Monday, October 01, 2007

Please take my life and use it, I'm ready.

I'm making the choice to come clean about some things. I'm putting this on the internet because it it benefits no one to keep it in my head. I don't want to hide things, nor do I want to keep them this way. That being said, this is not easy for me.


My struggle with faith is coming to a fork in the road. Christianity is always a struggle, but I keep to myself about it, for the most part. A few close friends and I have been talking a lot today about our struggles. Most likely provoked by talking to someone at the show in Ames on Saturday. This guy was going around asking about how we were with our faith. What? No one actually cares about where other people stand with Christ! No one actually out of the blue will offer to help. I'm so envious of the way he goes about his life. While to non-believers, it was annoying and unwanted, to at least three of us it made a huge impact. I am admitting that I have not fully given my life to God. I am holding back huge parts of my soul. Being a Christian is so hard, and I haven't put in the effort. For a couple of months I've been trying to remain a Christian, and failing at that.
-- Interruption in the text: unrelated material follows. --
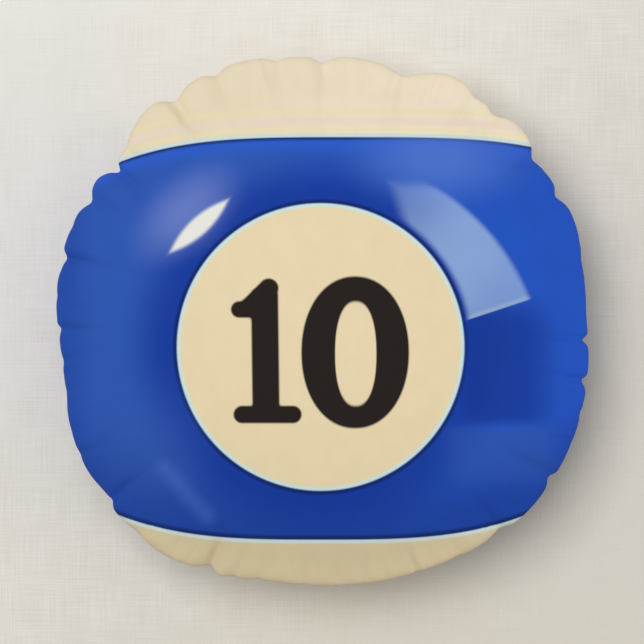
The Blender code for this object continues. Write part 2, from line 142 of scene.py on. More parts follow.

I know in the back of my mind, and in my heart that I haven't given Christianity the shot it deserves. I was contemplating giving up on something that I never really understood in the first place. I have encouragement now, and have been opened up to people who stand at the same place as I do. One of my closest friends, raised Christian, chose Atheism, is more vocal with his faith now than he ever was. A friend who I used to see eye to eye with, and he fell away, and then I started to slip, now is truly giving it a shot. I'm not going to let these people fail, I will lift them up and encourage them as they will do for me. I am truly choosing God this time, not just giving it a trial run. I really do regret living as a "Christian". I will until I truly have become one with God. I don't want any of this fake Christian stuff anymore. I'm not calling myself a Jesus follower until I actually follow through. I don't want to contribute to the bad name Christians already have at my age. I'm terrified to actually change the way I live my life. I'm terrified to actually do what God tells me to do. I'm terrified to go beyond the realizations of God's work, and the occasional reading of my bible. I'm scared to do more than pray to a God I don't honor every night. Because that is what I truly do.

I'm leaving myself vulnerable and open right now. I need this more than anything.